F. Written Valuation Policy
Each Licensee shall establish a written Valuation Policy
approved by its Board of Directors or General Partners that includes
a statement of policies and procedures that are consistent with
Section III of this appendix.
G. Documentation
Each Licensee shall prepare and retain in its permanent files a
valuation report as of each valuation date documenting, for each
portfolio security, the cost, the current Fair Value and the
previous Fair Value, plus the methodology and supporting data used
to determine the value of each such portfolio security. The minutes
of meetings of Boards of Directors or General Partners at which
valuations are determined will contain a resolution confirming that
the valuations of each portfolios security were determined in
accordance with Licensee's duly adopted valuation procedures and
will incorporate by reference the valuation report signed by each
Director or General Partner along with any dissenting valuation
opinions.
H. Instructions
A model Valuation Policy is presented in Section III below.
Licensees may adopt the model in its entirety or make appropriate
modifications, additions or deletions. Any changes, however, must be
generally consistent with the model.
A second version of the model Valuation Policy is presented in
Section IV. This section repeats the language of Section III, but is
expanded to include additional explanatory paragraphs. These
paragraphs are commentary provided by SBA to assist Licensees in
interpreting and applying some of the model valuation criteria.
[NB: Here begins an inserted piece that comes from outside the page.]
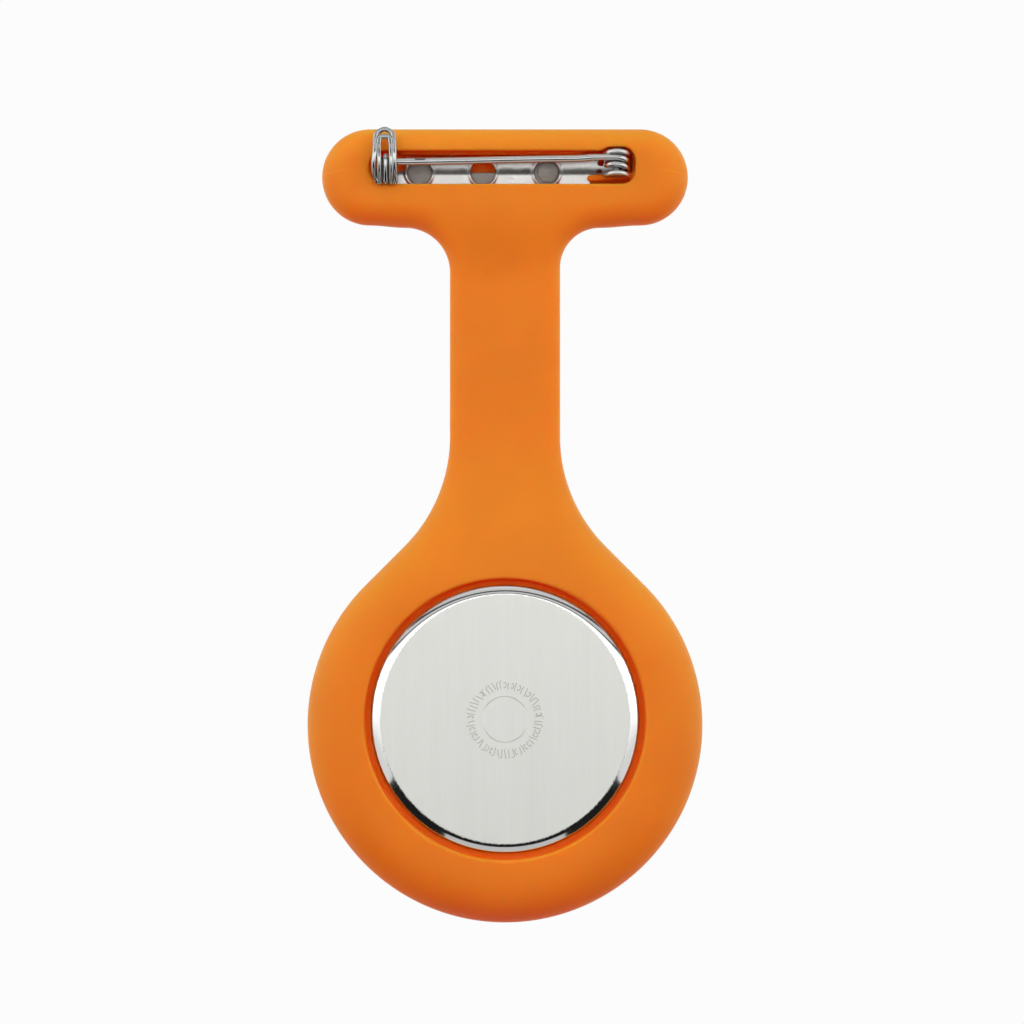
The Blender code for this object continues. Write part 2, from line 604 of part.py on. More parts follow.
def power_pieces(steel, copper, board_green, black, magnet_steel):
    cell = [(0, -2.5), (2.9, -2.5), (3.0, -2.25), (BATTERY_RADIUS, -2.15), (BATTERY_RADIUS, -0.4)]
    turned("battery", cell + [(3.3, -0.35), (0, -0.35)], steel, head(*BATTERY_XZ), steps=32)
    strip = capsule(POSTS[3], (-6.6, -3.3), 0.75)
    hole = circle(0.3, 10, POSTS[3])
    stacked("battery_clamp", [(strip, -0.27, -0.12)], steel, head(), holes=[hole])
    x, z = ROTOR_XZ
    low, high, end = -3.6, 5.4, COIL_AXIS_X + 0.5
    left = [p for p in arc((x, z), 1.45, 124, 238, 8) if p[0] < 2.6]
    right = [p for p in arc((x, z), 1.45, -60, 60, 10) if p[0] > 4.2]
    outline = [(end, high), (2.6, high)] + left + [(2.6, low), (end, low), (end, low + 1.1)]
    outline += [(4.2, low + 1.1)] + right + [(4.2, high - 1.0), (end, high - 1.0)]
    stacked("stator", [(outline, -2.15, -1.75)], magnet_steel, head(), holes=[circle(1.0, 20, (x, z))])
    winding = [(0, low), (0.3, low), (0.3, -2.3), (1.0, -2.3), (1.0, -2.1), (0.9, -2.1), (0.9, 4.0)]
    winding += [(1.0, 4.0), (1.0, 4.2), (0.3, 4.2), (0.3, high), (0, high)]
    turned("coil", winding, copper, head(COIL_AXIS_X, 0, -1.4), axis="Z", steps=20)
    board = [(2.2, -4.4), (8.3, -4.4), (6.9, -6.7), (4.5, -8.5), (2.2, -9.0)]
    stacked("circuit_board", [(board, -1.55, -1.25)], board_green, head())
    can = [(0, 2.8), (0.45, 2.85), (0.5, 3.0), (0.5, 7.1), (0.4, 7.3), (0, 7.35)]
    turned("quartz_can", can, steel, head(0, -5.4, -0.68), axis="X", steps=12)
    blob = [(0, -1.2), (1.0, -1.2), (0.8, -0.95), (0.4, -0.8), (0, -0.78)]
    turned("ic_blob", blob, black, head(4.0, -7.3), steps=16)


def train(brass, steel, magnet):
    a = FIFTH_ANGLE
    pinion = toothed(SECONDS_PINION, THIRD_MODULE, THIRD_ANGLE)
    arbor = [(circle(0.12, 8), -5.5, -2.12), (pinion, -2.12, -1.62)]
    arbor += [(circle(0.2, 8), -1.62, -1.45), (toothed(SECONDS_TEETH, TRAIN_MODULE_A, a), -1.45, -1.25)]
    arbor += [(circle(0.2, 8), -1.25, -0.75), (circle(PIVOT, 8), -0.75, -0.42)]
    stacked("seconds_wheel", arbor, brass, head())

    pinion = toothed(FIFTH_PINION, TRAIN_MODULE_A, gap_at(a + 180, FIFTH_PINION))
    wheel = toothed(FIFTH_TEETH, TRAIN_MODULE_B, ROTOR_ANGLE)
    fifth = [(circle(PIVOT, 8), -2.9, -2.6), (circle(0.2, 8), -2.6, -1.6), (pinion, -1.6, -1.1)]
    fifth += [(circle(0.2, 8), -1.1, -0.98), (wheel, -0.98, -0.82)]
    stacked("fifth_wheel", fifth + [(circle(PIVOT, 8), -0.82, -0.42)], brass, head(*FIFTH_XZ))

    rotor = [(circle(PIVOT, 8), -2.9, -2.25), (circle(0.8, 20), -2.25, -1.65)]
    rotor += [(circle(0.15, 8), -1.65, -1.12)]
    pinion = toothed(ROTOR_PINION, TRAIN_MODULE_B, gap_at(ROTOR_ANGLE + 180, ROTOR_PINION))
    rotor += [(pinion, -1.12, -0.76), (circle(PIVOT, 8), -0.76, -0.42)]
    stacked("rotor", rotor, magnet, head(*ROTOR_XZ))

    inward = THIRD_ANGLE + 180
    third = [(circle(PIVOT, 8), -2.9, -2.5), (toothed(THIRD_PINION, CENTRE_MODULE, inward), -2.5, -2.15)]
    wheel = toothed(THIRD_TEETH, THIRD_MODULE, gap_at(inward, THIRD_TEETH))
    third += [(circle(PIVOT, 8), -2.15, -1.95), (wheel, -1.95, -1.75), (circle(PIVOT, 8), -1.75, -0.42)]
    stacked("third_wheel", third, brass, head(*THIRD_XZ))

    tube = circle(TUBE_RADIUS, 16)
    centre = [(tube, -5.15, -3.4), (toothed(CANNON_PINION, MOTION_MODULE, MINUTE_ANGLE), -3.4, -3.1)]
    wheel = toothed(CENTRE_TEETH, CENTRE_MODULE, gap_at(THIRD_ANGLE, CENTRE_TEETH))
    centre += [(tube, -3.1, -2.45), (wheel, -2.45, -2.25), (circle(0.5, 12), -2.25, -2.17)]
    stacked("centre_wheel", centre, brass, head(), holes=[circle(TUBE_BORE, 12)])

    inward = MINUTE_ANGLE + 180
    minute = [(toothed(MINUTE_PINION, MOTION_MODULE, inward), -3.75, -3.3)]
    minute += [(toothed(MINUTE_TEETH, MOTION_MODULE, gap_at(inward, MINUTE_TEETH)), -3.3, -3.12)]
    stacked("minute_wheel", minute + [(circle(0.2, 8), -3.12, -2.7)], steel, head(*MINUTE_XZ))

    wheel = toothed(HOUR_TEETH, MOTION_MODULE, gap_at(MINUTE_ANGLE, HOUR_TEETH))
    hour = [(circle(PIPE_RADIUS, 16), -4.78, -3.7), (wheel, -3.7, -3.45)]
    stacked("hour_wheel", hour, brass, head(), holes=[circle(PIPE_BORE, 16)])


# ---------------------------------------------------------------- the whole watch
def moving_groups():
    """Hangs each moving piece from an empty on its joint's axis, where its own origin isn't there."""
    flex = pivot_empty("strap_flex_axis", (0, STRAP_MIDDLE, FLEX_Z))
    below = [obj for obj in bpy.data.objects if obj.location.z < FLEX_Z * MM and obj is not flex]
    for obj in below + [bpy.data.objects["jacket_lower"]]:
        obj.parent = flex
        obj.matrix_parent_inverse = flex.matrix_basis.inverted()


def build():
    clear_scene()
    silicone = look("silicone", (0.79, 0.215, 0.018), 0.5)
    steel = look("steel", (0.62, 0.62, 0.61), 0.32, 1.0)
    polished = look("polished_steel", (0.76, 0.76, 0.74), 0.16, 1.0)
    brass = look("brass", (0.72, 0.52, 0.22), 0.3, 1.0)
    copper = look("copper", (0.72, 0.28, 0.1), 0.35, 1.0)
    magnet = look("magnet", (0.16, 0.16, 0.17), 0.45, 0.8)
    rubber = look("rubber", (0.03, 0.03, 0.03), 0.7)
    black = look("black", (0.015, 0.015, 0.016), 0.35)
    red = look("red", (0.62, 0.03, 0.02), 0.35)
    white = look("white", (0.86, 0.86, 0.85), 0.4)
    plastic = look("movement_plastic", (0.82, 0.81, 0.78), 0.45)
    green = look("board", (0.03, 0.19, 0.09), 0.4)
    glass = look("glass", (0.9, 0.93, 0.94), 0.03)
    jacket_upper(silicone)
    jacket_lower(silicone)
    base_plate(steel)
    backing_strip(steel)
    needle(steel)
    hinge_rivet(steel)
    catch_hook(steel)
    safety_bail(steel)
    case_pieces(steel, polished, rubber, glass)
    dial_and_hands(white, black, red)
    crown_pieces(steel, polished, rubber, brass)
    setting_lever(steel)
    frame_plates(brass, plastic)
    screws(steel)
    power_pieces(steel, copper, green, black, magnet)
    train(brass, steel, magnet)
    moving_groups()


build()
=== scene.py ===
"""The looks of the silicone fob watch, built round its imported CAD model.

The frame: +Z is up, +Y is the side that faces the wearer, the dial faces -Y, and the origin is on the
brooch needle. Sizes here are in millimetres until a mesh is made.
"""

import json
import math

import bmesh
import bpy
import numpy as np
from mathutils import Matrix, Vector
from mathutils.geometry import tessellate_polygon


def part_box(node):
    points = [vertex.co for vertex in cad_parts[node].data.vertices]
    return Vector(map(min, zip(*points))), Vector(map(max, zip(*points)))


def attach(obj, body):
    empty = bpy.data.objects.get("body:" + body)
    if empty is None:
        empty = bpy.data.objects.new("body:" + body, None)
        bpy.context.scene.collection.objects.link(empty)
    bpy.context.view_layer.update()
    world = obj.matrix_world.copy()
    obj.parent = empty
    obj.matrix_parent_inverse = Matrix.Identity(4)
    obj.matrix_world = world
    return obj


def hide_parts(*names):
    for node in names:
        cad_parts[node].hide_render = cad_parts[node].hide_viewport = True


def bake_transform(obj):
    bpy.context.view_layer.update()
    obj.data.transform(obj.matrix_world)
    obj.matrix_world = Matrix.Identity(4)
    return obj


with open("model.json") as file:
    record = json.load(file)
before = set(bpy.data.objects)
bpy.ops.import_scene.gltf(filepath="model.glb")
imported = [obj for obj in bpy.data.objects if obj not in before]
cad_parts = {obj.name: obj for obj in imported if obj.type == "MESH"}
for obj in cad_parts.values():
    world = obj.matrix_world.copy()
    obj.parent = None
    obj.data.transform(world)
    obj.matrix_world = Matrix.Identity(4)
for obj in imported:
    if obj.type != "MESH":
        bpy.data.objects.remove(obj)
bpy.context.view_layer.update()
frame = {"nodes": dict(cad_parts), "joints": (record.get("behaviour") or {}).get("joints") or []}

MM = 0.001


def span(node):
    """A CAD node's lowest and highest corner, in millimetres."""
    low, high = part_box(node)
    return low / MM, high / MM


# --- places, from the frame ---
UPPER_LOW, UPPER_HIGH = span("jacket_upper")
LOWER_LOW, LOWER_HIGH = span("jacket_lower")
BACK_LOW, BACK_HIGH = span("case_back")
BEZEL_LOW, BEZEL_HIGH = span("bezel")
CRYSTAL_LOW, CRYSTAL_HIGH = span("crystal")
DIAL_LOW, DIAL_HIGH = span("dial")
STRIP_LOW, STRIP_HIGH = span("pin_backing_strip")
HOOK_LOW, HOOK_HIGH = span("catch_hook")
CROWN_LOW, CROWN_HIGH = span("crown")
JOINTS = {joint["name"]: joint for joint in frame["joints"]}
NEEDLE_PIVOT, BAIL_PIVOT, FLEX_PIVOT = (
    Vector(JOINTS[name]["pos_m"]) / MM for name in ("needle_swing", "bail_swing", "strap_flex")
)
HEAD_Z = (BACK_LOW.z + BACK_HIGH.z) / 2
BACK_FLAT = 13.27  # the radius of the case back's brushed face
STEM_Y = (CROWN_LOW.y + CROWN_HIGH.y) / 2

# --- silicone jacket: outline ---
BAR_TOP = UPPER_HIGH.z
BAR_RADIUS = 5.15
BAR_END = (UPPER_HIGH.x - BAR_RADIUS, BAR_TOP - BAR_RADIUS)
BAR_DIP = 0.25
STRAP_HALF_WIDTH = 5.9
FILLET_LEFT, FILLET_RIGHT = 4.8, 4.3
STRAP_END = -29.5
FLARE_TURN = math.radians(45)
BULB_RADIUS = LOWER_HIGH.x
BULB_Z = LOWER_LOW.z + BULB_RADIUS
FLARE_RADIUS = (
    math.cos(FLARE_TURN) * STRAP_HALF_WIDTH + math.sin(FLARE_TURN) * (STRAP_END - BULB_Z) - BULB_RADIUS
) / (1 - math.cos(FLARE_TURN))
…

They
may be adapted for inclusion in the Licensee's Valuation Policy, if
desired.
I. Approval
1. Any Licensee that utilizes the exact wording of Section III,
without any additions, deletions, or changes will be presumed to
have an acceptable Valuation Policy. It is acknowledged, however,
that this wording may not be entirely applicable to all Licensees.
If a Licensee wants to adopt a Valuation Policy that is different
from Section III, the Licensee must obtain SBA's written approval of
such Policy. If changes from the wording of Section III are minor,
it is suggested that the Licensee indicate deletions with a caret
() and underline additions.
2. Applicants for either a Section 301(c) or 301(d) license must
submit their Valuation Policies for approval as part of the
licensing application process.
III. Model Valuation Policy
A. General
1. The [Board of Directors] [General Partners] have sole
responsibility for determining the Asset Value of each of the Loans
and Investments and of the portfolio in the aggregate.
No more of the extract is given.